A faith-based program at the Fayette County Detention Center using pastoral experience, Correctional psychology, Wisdom traditions including AA, group dynamics and volunteers. The project coordinator has 17 years experience in correctional consulting and 40 years experience in pastoral counseling (overlapping :-)

Wednesday, June 28, 2006

Request to video tape FF8 group discussions.

June 28, 2006
Major Eads, FCDC

We are doing something different in The Fierce Landscape for the Spiritual Warrior FF8 group --part of my goal from the beginning. But now being regularly acccomplished (finally) even with the turnover. With regular volunteers, now near the beginning of our 4th year, we have helped create a working group process that has become a “therapeutic community.” The process involves openness and honesty, sharing at a deep level, facing oneself and how much hurt one has given loved ones, recognizing the uniqueness of each person, learning from one another, listening and changing habits and attitudes. In other words, facing and accomplishing the radical change necessary. Only a group process has the power to do this and it takes time to develop.

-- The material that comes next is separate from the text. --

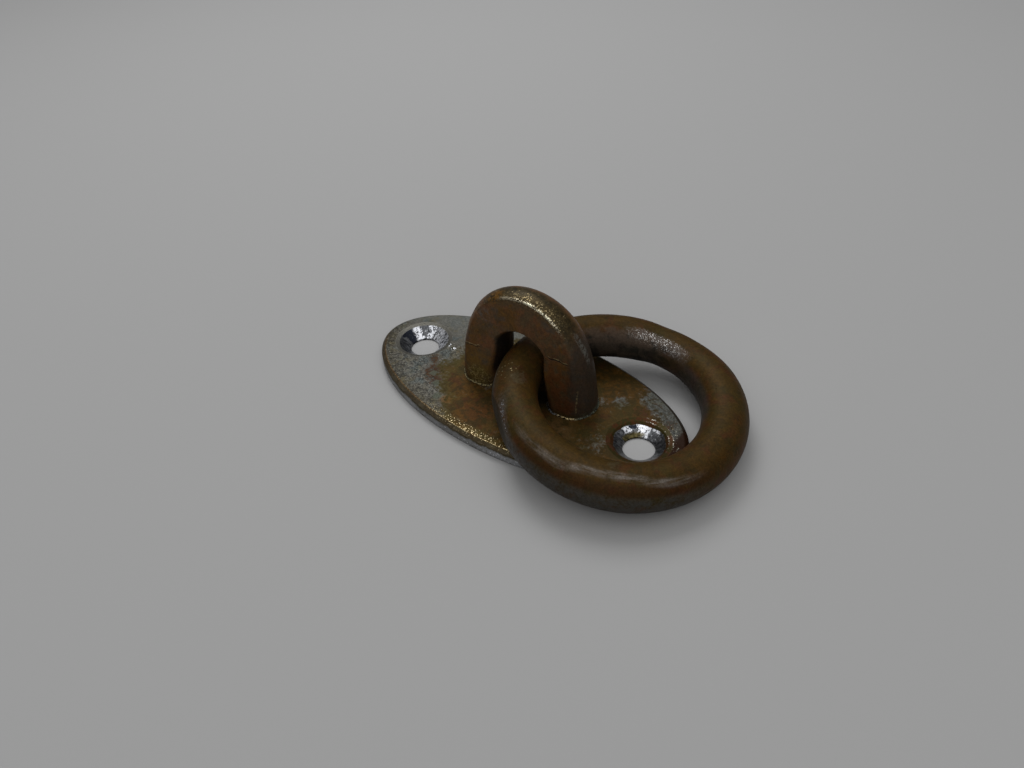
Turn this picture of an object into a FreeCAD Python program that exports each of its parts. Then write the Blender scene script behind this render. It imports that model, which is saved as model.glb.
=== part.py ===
import FreeCAD, Part
import math
import os

# Mooring ring for a small boat: an oval plate held by two countersunk screws,
# an eye bent from round bar and brazed into the plate, and a ring loose in the eye.
# Millimetres. The origin is the centre of the plate's back face, +Z leaves the deck,
# +X runs along the plate, and the two screw holes lie on the X axis.

Vector = FreeCAD.Vector
UP = Vector(0, 0, 1)

# Base plate
plate_length = 67.5
plate_width = 32.7
plate_thickness = 2.4
rim_bevel_width = 0.8
rim_bevel_height = 0.6
rim_ease = 0.12
back_edge_ease = 0.15

# Screw holes, cut for countersunk heads, with a shallow dish round each countersink
screw_spacing = 50.6
screw_hole_diameter = 5.7
countersink_diameter = 9.9
countersink_angle_deg = 100.0
sink_dish_diameter = 11.5
sink_dish_depth = 0.25

# Eye, bent from round bar with its feet brazed and peened into the plate
eye_bar_diameter = 8.0
eye_height = 23.3
ring_play_in_eye = 0.25
eye_foot_spacing = 18.5
eye_foot_bend_radius = 12.0
eye_foot_rise = 0.6
eye_offset_x = 1.3
eye_offset_y = 0.7
eye_turn_deg = 4.6
braze_gap = 0.05
braze_groove = 0.3
peen_width = 0.7
peen_depth = 0.8

# Flat pressed on the front of the crown: its depth at one height, and its slope out to the round legs
crown_flat_offset = 2.3
crown_flat_height = 21.0
crown_flat_slope_deg = 6.0

# Ring, bent from round bar, closed by a brazed joint and slightly out of round
ring_bar_diameter = 8.0
ring_outside_diameter = 44.45
ring_out_of_round = 0.21
ring_lobe_angle_deg = 57.0
ring_neck_angle_deg = 84.0
ring_neck_depth = 0.32
ring_neck_reach_deg = 36.0
ring_seam_angle_deg = 96.0
ring_seam_depth = 0.12
ring_seam_reach_deg = 10.0
ring_flat_angle_deg = 228.0
ring_flat_depth = 0.7

# Where the ring's bar crosses the eye, and how near the ring comes to deck and plate
ring_in_eye_x = 0.2
ring_over_plate = 2.2
ring_deck_gap = 0.05
ring_plate_gap = 0.2

# How finely the neck is drawn and the ring's rest is found
neck_section_step_deg = 4.0
tilt_halvings = 16
angle_tolerance = 1e-6

# The eye's bend leaves the ring's bar its play
eye_bend_radius = (eye_bar_diameter + ring_bar_diameter) / 2 + ring_play_in_eye


def disc(centre, axis, radius):
    circle = Part.Circle(centre, axis, radius)
    return Part.Face(Part.Wire(circle.toShape()))


def oval_wire(length, width, height):
    ellipse = Part.Ellipse(Vector(0, 0, height), length / 2, width / 2)
    return Part.Wire(ellipse.toShape())


# The eye's own frame: X along its legs, Y along its bore, Z up from the plate's back
def place_with_eye(shape):
    placed = shape.copy()
    placed.rotate(Vector(0, 0, 0), UP, eye_turn_deg)
    placed.translate(Vector(eye_offset_x, eye_offset_y, 0))
    return placed


def foot_places():
    return [Vector(side * eye_foot_spacing / 2, 0, 0) for side in (-1, 1)]


# Edge of the base plate as insets and heights, from its back up over the bevelled rim
def rim_profile():
    slope = math.hypot(rim_bevel_width, rim_bevel_height)
    ease_in = rim_ease * rim_bevel_width / slope
    ease_up = rim_ease * rim_bevel_height / slope
    bevel_low = plate_thickness - rim_bevel_height
    return [
        (back_edge_ease, 0),
        (0, back_edge_ease),
        (0, bevel_low - rim_ease),
        (ease_in, bevel_low + ease_up),
        (rim_bevel_width - ease_in, plate_thickness - ease_up),
        (rim_bevel_width + rim_ease, plate_thickness),
    ]


def plate_blank():
    ovals = []
    for inset, height in rim_profile():
        ovals.append(oval_wire(plate_length - 2 * inset, plate_width - 2 * inset, height))
    return Part.makeLoft(ovals, True, True)


def screw_hole():
    hole_radius = screw_hole_diameter / 2
    sink_radius = countersink_diameter / 2
    sink_depth = (sink_radius - hole_radius) / math.tan(math.radians(countersink_angle_deg / 2))
    dish_level = plate_thickness - sink_dish_depth
    drill = Part.makeCylinder(hole_radius, 3 * plate_thickness, UP * -plate_thickness)
    sink = Part.makeCone(hole_radius, sink_radius, sink_depth, UP * (dish_level - sink_depth))
    # The dish is cut at twice its depth, so that its rim comes out clean on the face
    above_radius = sink_dish_diameter - sink_radius
    dish = Part.makeCone(sink_radius, above_radius, 2 * sink_dish_depth, UP * dish_level)
    return drill.fuse([sink, dish])


def foot_socket():
    bore_radius = eye_bar_diameter / 2 + braze_gap
    bore = Part.makeCylinder(bore_radius, 3 * plate_thickness, UP * -plate_thickness)
    mouth_base = UP * (plate_thickness - braze_groove)
    mouth = Part.makeCone(bore_radius, bore_radius + 2 * braze_groove, 2 * braze_groove, mouth_base)
    back_radius = bore_radius + peen_width
    slope = peen_width / peen_depth
    below = plate_thickness
    sink = Part.makeCone(back_radius + below * slope, bore_radius, peen_depth + below, UP * -below)
    return bore.fuse([mouth, sink])


# Base plate: the oval blank with screw holes and sockets for the eye's feet
def base_plate():
    plate = plate_blank()
    for side in (-1, 1):
        hole = screw_hole()
        hole.translate(Vector(side * screw_spacing / 2, 0, 0))
        plate = plate.cut(hole)
    for place in foot_places():
        socket = foot_socket()
        socket.translate(place)
        plate = plate.cut(place_with_eye(socket))
    return plate


# Centreline of the eye: upright feet, small bends, leaning legs and a round crown
def eye_centreline():
    crown_centre_z = eye_height - eye_bar_diameter / 2 - eye_bend_radius
    foot_x = eye_foot_spacing / 2
    foot_top = plate_thickness + eye_foot_rise
    bend_x = foot_x - eye_foot_bend_radius
    # Each leg is the outer tangent of its foot bend and the crown
    fall = foot_top - crown_centre_z
    reach = math.hypot(bend_x, fall)
    radius_step = eye_bend_radius - eye_foot_bend_radius
    lean = math.atan2(fall, bend_x) + math.acos(radius_step / reach)

    def on_bend(angle):
        x = bend_x + eye_foot_bend_radius * math.cos(angle)
        return Vector(x, 0, foot_top + eye_foot_bend_radius * math.sin(angle))

    def on_crown(angle):
        x = eye_bend_radius * math.cos(angle)
        return Vector(x, 0, crown_centre_z + eye_bend_radius * math.sin(angle))

    def mirrored(point):
        return Vector(-point.x, 0, point.z)

    foot = Vector(foot_x, 0, 0)
    foot_end = on_bend(0)
    bend_middle = on_bend(lean / 2)
    bend_end = on_bend(lean)
    crown_start = on_crown(lean)
    crown_top = on_crown(math.pi / 2)
    right_foot = Part.LineSegment(foot, foot_end)
    right_bend = Part.Arc(foot_end, bend_middle, bend_end)
    right_leg = Part.LineSegment(bend_end, crown_start)
    crown = Part.Arc(crown_start, crown_top, mirrored(crown_start))
    left_leg = Part.LineSegment(mirrored(crown_start), mirrored(bend_end))
    left_bend = Part.Arc(mirrored(bend_end), mirrored(bend_middle), mirrored(foot_end))
    left_foot = Part.LineSegment(mirrored(foot_end), mirrored(foot))
    path = [right_foot, right_bend, right_leg, crown, left_leg, left_bend, left_foot]
    return Part.Wire([curve.toShape() for curve in path])


# Block that presses the flat: it leans forward as it comes down, so the flat runs out on the legs
def crown_flat_cutter():
    wide = eye_foot_spacing + 4 * eye_bar_diameter
    corner = Vector(-wide / 2, -eye_bar_diameter, -2 * eye_height)
    block = Part.makeBox(wide, eye_bar_diameter, 4 * eye_height, corner)
    block.rotate(Vector(0, 0, 0), Vector(1, 0, 0), -crown_flat_slope_deg)
    block.translate(Vector(0, -crown_flat_offset, crown_flat_height))
    return block


def eye():
    bar_radius = eye_bar_diameter / 2
    right_foot = Vector(eye_foot_spacing / 2, 0, 0)
    bar = eye_centreline().makePipe(disc(right_foot, UP, bar_radius))
    peens = []
    for place in foot_places():
        peen = Part.makeCone(bar_radius + peen_width, bar_radius, peen_depth, place)
        peens.append(peen)
    body = bar.cut(crown_flat_cutter()).fuse(peens)
    return place_with_eye(body.removeSplitter())


# Ring centreline in the ring's own plane, with the eye on its -X side:
# three tighter arcs and three flatter ones, tangent to each other
ring_mean_radius = (ring_outside_diameter - ring_bar_diameter) / 2
lobe_count = 3
arc_span = math.pi / lobe_count
arc_radius_step = 2 * ring_out_of_round / (2 / math.sqrt(3) - 1)
arc_centre_offset = arc_radius_step / math.sqrt(3)
tight_radius = ring_mean_radius - arc_radius_step / 2
flat_radius = ring_mean_radius + arc_radius_step / 2


def direction(angle):
    return Vector(math.cos(angle), math.sin(angle), 0)


# Arcs as centre, radius and middle angle, counted from the first tight arc
def ring_arcs():
    arcs = []
    for lobe in range(lobe_count):
        tight_middle = math.radians(ring_lobe_angle_deg) + 2 * lobe * arc_span
        flat_middle = tight_middle + arc_span
        arcs.append((direction(tight_middle) * arc_centre_offset, tight_radius, tight_middle))
        arcs.append((direction(flat_middle) * -arc_centre_offset, flat_radius, flat_middle))
    return arcs


# Point of the centreline whose outward normal has this angle
def ring_point(angle):
    for centre, radius, middle in ring_arcs():
        away = math.remainder(angle - middle, 2 * math.pi)
        if abs(away) <= arc_span / 2 + angle_tolerance:
            return centre + direction(angle) * radius
    raise ValueError("no arc of the ring holds this angle")


def ring_section(angle, radius):
    tangent = direction(angle + math.pi / 2)
    return Part.Wire(Part.Circle(ring_point(angle), tangent, radius).toShape())


# Plain bar from one angle round to another, one turned length per arc it crosses
def ring_bar(start, end):
    lengths = []
    for centre, radius, middle in ring_arcs():
        for turn in (-2 * math.pi, 0, 2 * math.pi):
            first = max(start, middle - arc_span / 2 + turn)
            last = min(end, middle + arc_span / 2 + turn)
            if last - first < angle_tolerance:
                continue
            face = Part.Face(ring_section(first, ring_bar_diameter / 2))
            lengths.append(face.revolve(centre, UP, math.degrees(last - first)))
    return lengths


# Smooth dip round one angle, nought past its reach
def dip(angle_deg, middle_deg, reach_deg, depth):
    away = abs(angle_deg - middle_deg) / reach_deg
    return depth * (1 + math.cos(math.pi * away)) / 2 if away < 1 else 0


# Length drawn thinner where the bar's ends were heated and joined, with the joint's own shallow seam
def ring_neck(start_deg, end_deg):
    section_count = 1 + round((end_deg - start_deg) / neck_section_step_deg)
    sections = []
    for place in range(section_count):
        angle_deg = start_deg + (end_deg - start_deg) * place / (section_count - 1)
        neck = dip(angle_deg, ring_neck_angle_deg, ring_neck_reach_deg, ring_neck_depth)
        seam = dip(angle_deg, ring_seam_angle_deg, ring_seam_reach_deg, ring_seam_depth)
        radius = ring_bar_diameter / 2 - neck - seam
        sections.append(ring_section(math.radians(angle_deg), radius))
    return Part.makeLoft(sections, True, False)


# Block that leaves the worn flat on the outside of the ring
def worn_flat_cutter():
    angle = math.radians(ring_flat_angle_deg)
    size = 2 * ring_bar_diameter
    block = Part.makeBox(size, 2 * size, 2 * size, Vector(0, -size, -size))
    block.rotate(Vector(0, 0, 0), UP, ring_flat_angle_deg)
    skin = ring_point(angle) + direction(angle) * (ring_bar_diameter / 2 - ring_flat_depth)
    block.translate(skin)
    return block


def flat_ring():
    neck_start = ring_neck_angle_deg - ring_neck_reach_deg
    neck_end = ring_neck_angle_deg + ring_neck_reach_deg
    lengths = ring_bar(math.radians(neck_end), math.radians(neck_start + 360))
    lengths.append(ring_neck(neck_start, neck_end))
    body = lengths[0].fuse(lengths[1:])
    return body.cut(worn_flat_cutter())


def ring_centreline():
    edges = []
    for centre, radius, middle in ring_arcs():
        first = math.degrees(middle - arc_span / 2)
        last = math.degrees(middle + arc_span / 2)
        edges.append(Part.makeCircle(radius, centre, UP, first, last))
    return Part.makeCompound(edges)


# The ring hangs on its near side where its bar crosses the eye, tilted down towards +X
def hung_in_eye(shape, tilt_deg):
    hung = shape.copy()
    hung.translate(Vector(-ring_point(math.pi).x, 0, 0))
    hung.rotate(Vector(0, 0, 0), Vector(0, 1, 0), tilt_deg)
    crossing_height = plate_thickness + ring_over_plate + ring_bar_diameter / 2
    hung.translate(Vector(ring_in_eye_x, 0, crossing_height))
    return place_with_eye(hung)


# The far side comes down until it meets the deck, or the plate where the ring is small
def resting_tilt_deg(plate):
    bar_radius = ring_bar_diameter / 2
    reach = ring_point(0).x - ring_point(math.pi).x
    fall = plate_thickness + ring_over_plate - ring_deck_gap
    centreline = ring_centreline()

    def clears_plate(tilt_deg):
        space = hung_in_eye(centreline, tilt_deg).distToShape(plate)[0]
        return space >= bar_radius + ring_plate_gap

    tilt_deg = math.degrees(math.asin(fall / reach))
    if clears_plate(tilt_deg):
        return tilt_deg
    clear_deg = 0
    for _ in range(tilt_halvings):
        middle_deg = (clear_deg + tilt_deg) / 2
        if clears_plate(middle_deg):
            clear_deg = middle_deg
        else:
            tilt_deg = middle_deg
    return clear_deg


def ring(plate):
    return hung_in_eye(flat_ring(), resting_tilt_deg(plate))


os.makedirs("parts", exist_ok=True)
plate = base_plate()
pieces = {"base_plate": plate, "eye": eye(), "ring": ring(plate)}
for name, solid in pieces.items():
    solid.exportStep("parts/" + name + ".step")
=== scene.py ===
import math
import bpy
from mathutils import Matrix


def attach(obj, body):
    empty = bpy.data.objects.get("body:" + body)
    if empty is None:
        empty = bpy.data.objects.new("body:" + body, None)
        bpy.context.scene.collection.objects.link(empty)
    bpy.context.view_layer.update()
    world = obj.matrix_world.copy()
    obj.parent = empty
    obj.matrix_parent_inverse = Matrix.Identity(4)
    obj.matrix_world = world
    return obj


bl_info = {
    "name": "Mooring Ring",
    "version": (1, 0, 0),
    "blender": (4, 5, 0),
    "location": "View3D > Sidebar > Mooring Ring",
    "description": "Dresses a mooring ring of tarnished brass: its worn plated plate, its eye and its ring",
    "category": "Object",
}

import bmesh
import bpy
from mathutils import Matrix, Vector, noise

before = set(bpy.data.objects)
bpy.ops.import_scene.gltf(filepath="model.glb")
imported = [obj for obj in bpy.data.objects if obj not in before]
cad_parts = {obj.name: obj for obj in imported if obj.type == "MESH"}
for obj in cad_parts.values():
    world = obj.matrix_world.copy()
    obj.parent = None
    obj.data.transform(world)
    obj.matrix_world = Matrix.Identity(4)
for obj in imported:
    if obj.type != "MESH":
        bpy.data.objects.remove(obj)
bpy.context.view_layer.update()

MM = 0.001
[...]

BTW, I specialized in group therapy for many years, and was a certified member of the American Group Psychotherapy Association, so this substantial past experience has helped, together with a total of some 20 years correctional experience. I also did a workshop on Psychological Games Addictive / Offenders play and how to avoid the traps and burnout for the Tenth Annual Drug Court Conference that was recently completed and highly evaluated.

My guess is that FCDC does not have any other programs that are aiming for or accomplishing this kind of personal change via group process. No program that is merely teach, talk or study, in my opinion, can stimulate this kind of personal facing of one self and the change necessary to avoid recidivism.

We now have regular volunteers for six lessons per week and have recruited several women for a woman’s group, with Chaplain Howell’s generous cooperation. After several months, the women volunteers tell me they are finally getting to a group process with the women trusting each other enough to open up. It took us over a year to get to this level in FF8, where the sense of the group was strong enough for them to meet daily on their own, taking turns in leader roles.

Our current project is inviting these inmates to write a “Before, During and After” script for TV novella, or soap opera, which they are enthusiastically engaged in. Because the process of trust, openness, sharing and personal change is different from the usual didactive programs in corrections, I request, with your permission, that we plan as soon as possible to video tape one or several sessions of our group. Then also to tape the performance of the script, tentatively titled: “Being Crazy, Changing Crazy, Meeting Crazy later”

Allow me to say that this kind of deep group sharing can be instructive not only for the changes these men are making, but also serve as a useful demo for other correctional programs, for the women’s group, for volunteers and perhaps, should you deem it useful, even for your staff. I propose that we, the volunteers and the men in FF8 are demonstrating what is possible in programming, and what can give hope, energy and direction to others. It might even serve as a model of what can be accomplished in programming.

Administrative procedures would be necessary, sign-offs and releases, of course. Please consider arranging for the video-taping of an FF8 session. I will check back within a week for your thoughts.

Paschal Baute,
Priest and Psychologist
Spiritual Growth Network of Kentucky.